Today is Tuesday. We haven't had power outage since Saturday. Thank goodness.
So far, the Japanese news I've been reading are quite detailed, not as vague as some U.S. news reported. But it takes time reading because I have to think and reread. I've learned quite a lot on nuclea power plants and radiation so far. I only read a few American reports on the web, and compared to the Japanese reports. Those few reports looked sensational and pessimistic. Also, I see here and there wrong information. For instance, Ibaragi is not the northeast. Ibaragi is a part of Kanto plain. That was on the Huffington Post. You might say it's a big deal, but I don't feel like reading news with fundamentally wrong information. I also see a mix-up or unclear terminology, or vague or confusing names describing the inside parts of reactors. Japanese newspapers show very clear view of the reactor's entire picture. I was confused with those terms looking at the picture in U.S. reports. They make a big difference.
We had an earthquake in Kumamoto, Japan, yesterday. Today, I felt about magnitude 5 three times although in my area, it was diminished to be 3. As I write this, all the lamps are swaying. I just wish at the end of all these shaking for a whole month, a new island like Okinawa will appear off Yokohama. I think we deserve it.
So, I decided to go to the Yokohama central library and read American news papers. There, I found the NY Times and the Washington Post of March 16th and 17th. The library used to carry the Los Angeles Times, but disappeared a year or two ago because of their increasing budget cuts. I had protested it, but I'm not a VIP. I'm just a blogger. Below are my comments to some of the articles I have read.
NY Times March 17, 2011
Page 1. "More Dire Appraisal of Crisis Creates Split With Japan"
About Jaczko's most startling assertion that there was now little or no water in the pool storing spent nuclear fuel at the No. 4 reactor...
With my sympathy, I wrote this comment. I don't know Jaczko's exact conversation with a Tepco official, but I thought about a discrepancy in language. If I'm speaking with my Japanese colleagues or boss for the similar subject, I could say about the water in the pool, "kara ninatteiru" or "naku natteiru." Kara means empty, and "nai" means gone. Those phrases can be translated as "it became empty" or "it is gone." Because I'm Japanese, speaking to Japanese persons in a similar situation even if the Japanese person is speaking in English, I will comprehend what the person said to me with a bigger margin. Of course, I wish the person would communicate more detail without my further inquiries, but in Japanese communication, both of us have bigger margin in understanding. But, not just in Japanese, but in any communication, we always have to be smarter than others if we want to accomplish our task. Don't you agree? So, if the target person seems not giving an information we require, we need to ask more creative questions while being aware that no one can see inside the pool with our naked eyes.

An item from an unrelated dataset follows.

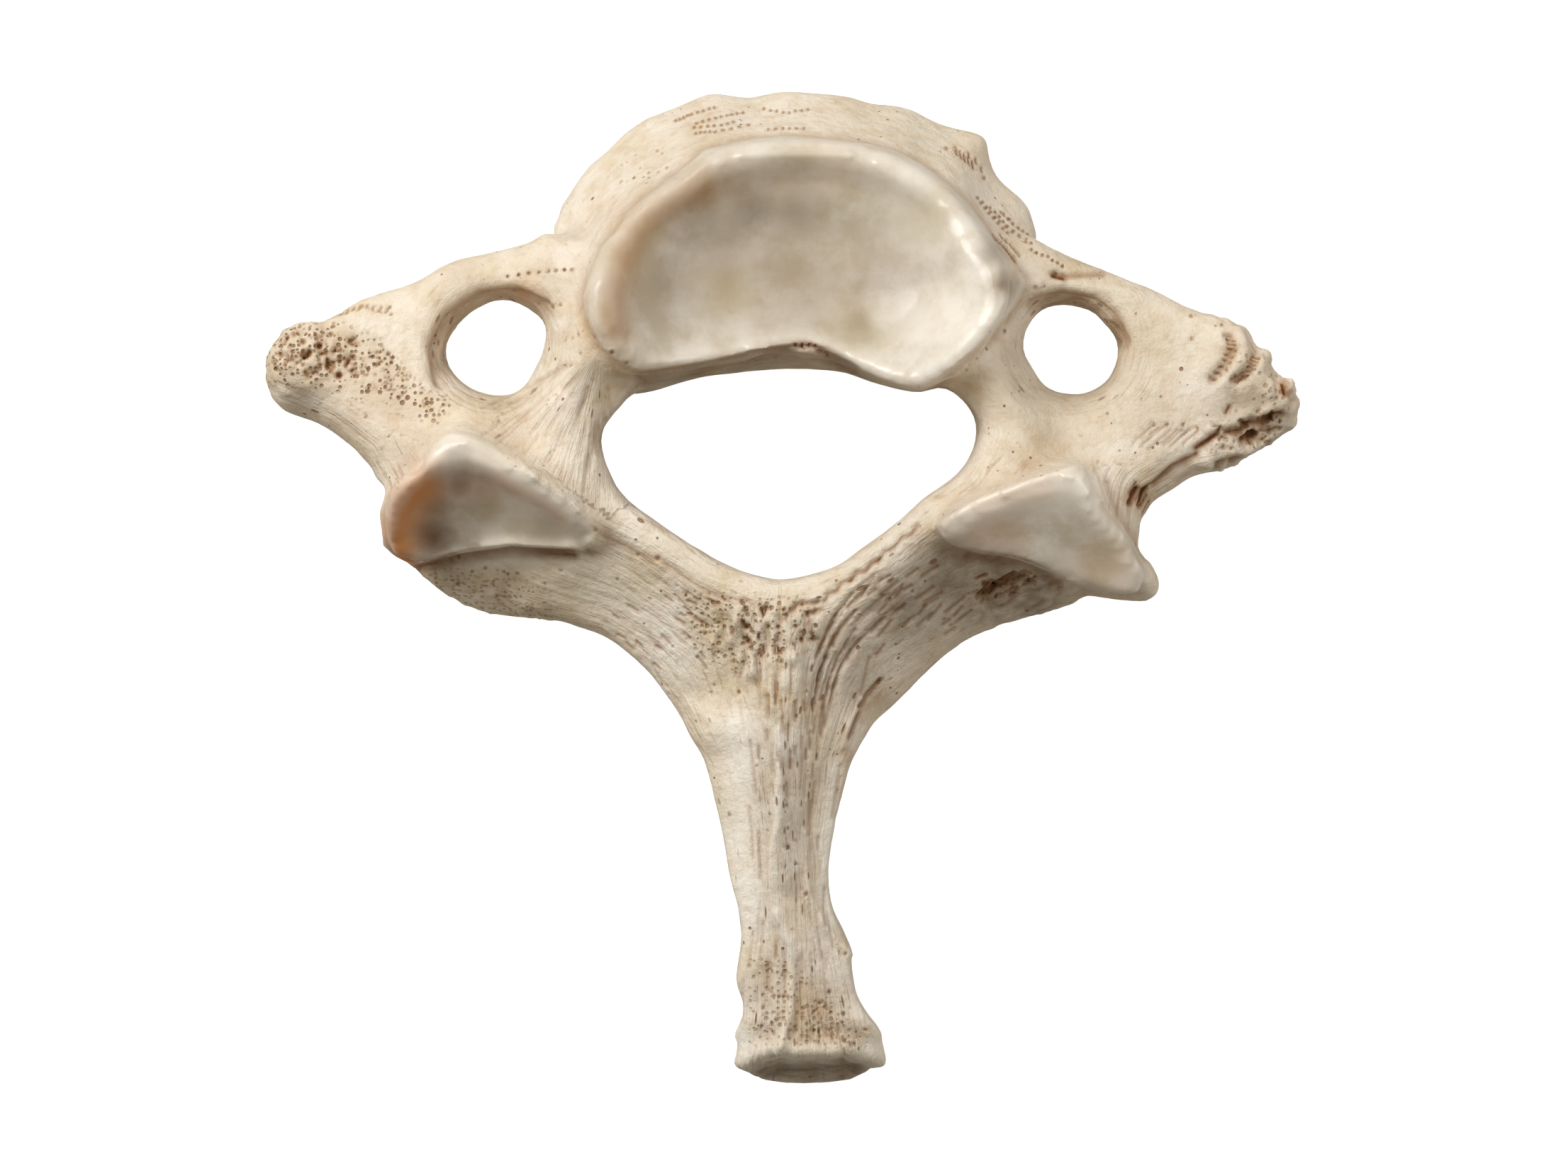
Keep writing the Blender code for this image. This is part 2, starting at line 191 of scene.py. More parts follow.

Article: "In Tokyo, a Dearth of Candor..."
In a press conference, Mr. Edano said that a steam is rising from No.3 reactor, so radiation is spiked, and all staff members moved to a safe place.
I don't think he said "temporarily," but I understood what he said. It wasn't vague. It was clear. On this issue, NY times reported that what he said confused foreign reporters, and Al Jazeera made panicky headlines. I'm amazed with this report. How in a world, those reporters assumed the workers abandoned this gravely important job. I wish a foreign reporter with such negative assumption should have immediately asked him, "I don't mean to insult your country's integrity, but have you just said your staff members just abandoned their work?" Reporters are brave animals. I hope they ask such questions.
The Washinton Post March 17th, 2011
Article: U.S. government offers to evacuate Americans from 3 cities in Japan
I find the ending paragraph a bit disturbing. It said, "Yukio Edano, the government's top spokesman said Thursday that it was understandable the U.S. government might take a "more conservative approach in protecting the lives of its nationals," because the U.S. is not directly charge of bringing the nuclea plant under control." I was listening to this press conference, and I didn't hear the following, "because the U.S. is not directly charge of bringing the nuclea plant under control." He didn't say that. Edano said it is understandable, and he would do the same if he were in the President's situation. He spoke with much consideration to President Obama. He repeated this. Do you feel what I do?